** START OF Supplied data **

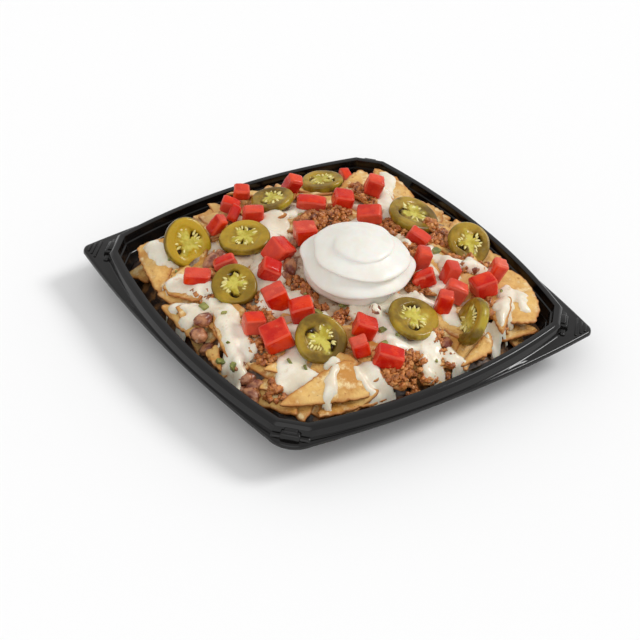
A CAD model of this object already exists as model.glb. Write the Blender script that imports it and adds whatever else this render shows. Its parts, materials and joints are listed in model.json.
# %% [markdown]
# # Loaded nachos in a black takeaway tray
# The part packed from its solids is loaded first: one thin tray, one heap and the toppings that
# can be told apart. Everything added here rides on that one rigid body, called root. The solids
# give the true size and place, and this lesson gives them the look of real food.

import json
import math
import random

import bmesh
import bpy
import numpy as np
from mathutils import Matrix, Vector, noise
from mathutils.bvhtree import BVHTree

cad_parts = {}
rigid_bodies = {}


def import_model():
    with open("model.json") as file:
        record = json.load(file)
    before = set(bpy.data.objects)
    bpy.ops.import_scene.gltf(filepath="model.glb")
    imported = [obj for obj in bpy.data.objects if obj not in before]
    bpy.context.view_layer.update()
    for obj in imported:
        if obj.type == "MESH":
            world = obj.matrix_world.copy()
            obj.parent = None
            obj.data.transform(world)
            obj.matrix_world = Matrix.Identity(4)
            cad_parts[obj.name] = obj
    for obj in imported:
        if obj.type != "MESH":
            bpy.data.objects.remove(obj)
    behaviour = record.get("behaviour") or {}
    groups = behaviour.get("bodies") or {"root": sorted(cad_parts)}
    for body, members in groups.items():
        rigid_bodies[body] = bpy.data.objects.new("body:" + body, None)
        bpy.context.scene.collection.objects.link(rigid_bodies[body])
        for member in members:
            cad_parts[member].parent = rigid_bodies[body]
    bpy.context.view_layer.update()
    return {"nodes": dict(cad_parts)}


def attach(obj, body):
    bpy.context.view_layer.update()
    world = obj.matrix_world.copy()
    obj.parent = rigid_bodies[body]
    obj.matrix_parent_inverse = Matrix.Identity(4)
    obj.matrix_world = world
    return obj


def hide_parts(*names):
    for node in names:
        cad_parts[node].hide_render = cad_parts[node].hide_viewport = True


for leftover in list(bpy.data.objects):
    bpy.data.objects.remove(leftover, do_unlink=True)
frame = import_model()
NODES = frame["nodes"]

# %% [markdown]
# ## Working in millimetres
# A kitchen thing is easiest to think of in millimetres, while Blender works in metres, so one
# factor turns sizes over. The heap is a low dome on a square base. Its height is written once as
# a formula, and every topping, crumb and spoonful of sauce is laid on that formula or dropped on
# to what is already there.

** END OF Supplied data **

What is expected ->
Only the lines from the opening of the material through the line with "for body, members" should be echoed, exactly as written.

Response ->
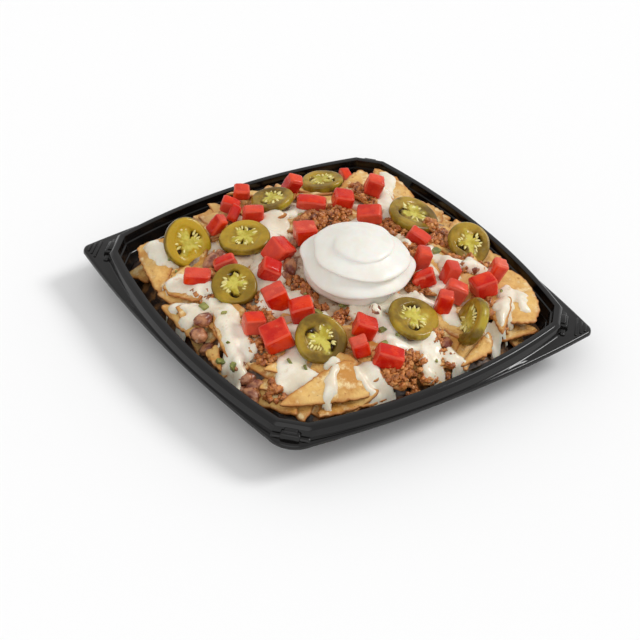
A CAD model of this object already exists as model.glb. Write the Blender script that imports it and adds whatever else this render shows. Its parts, materials and joints are listed in model.json.
# %% [markdown]
# # Loaded nachos in a black takeaway tray
# The part packed from its solids is loaded first: one thin tray, one heap and the toppings that
# can be told apart. Everything added here rides on that one rigid body, called root. The solids
# give the true size and place, and this lesson gives them the look of real food.

import json
import math
import random

import bmesh
import bpy
import numpy as np
from mathutils import Matrix, Vector, noise
from mathutils.bvhtree import BVHTree

cad_parts = {}
rigid_bodies = {}


def import_model():
    with open("model.json") as file:
        record = json.load(file)
    before = set(bpy.data.objects)
    bpy.ops.import_scene.gltf(filepath="model.glb")
    imported = [obj for obj in bpy.data.objects if obj not in before]
    bpy.context.view_layer.update()
    for obj in imported:
        if obj.type == "MESH":
            world = obj.matrix_world.copy()
            obj.parent = None
            obj.data.transform(world)
            obj.matrix_world = Matrix.Identity(4)
            cad_parts[obj.name] = obj
    for obj in imported:
        if obj.type != "MESH":
            bpy.data.objects.remove(obj)
    behaviour = record.get("behaviour") or {}
    groups = behaviour.get("bodies") or {"root": sorted(cad_parts)}
    for body, members in groups.items():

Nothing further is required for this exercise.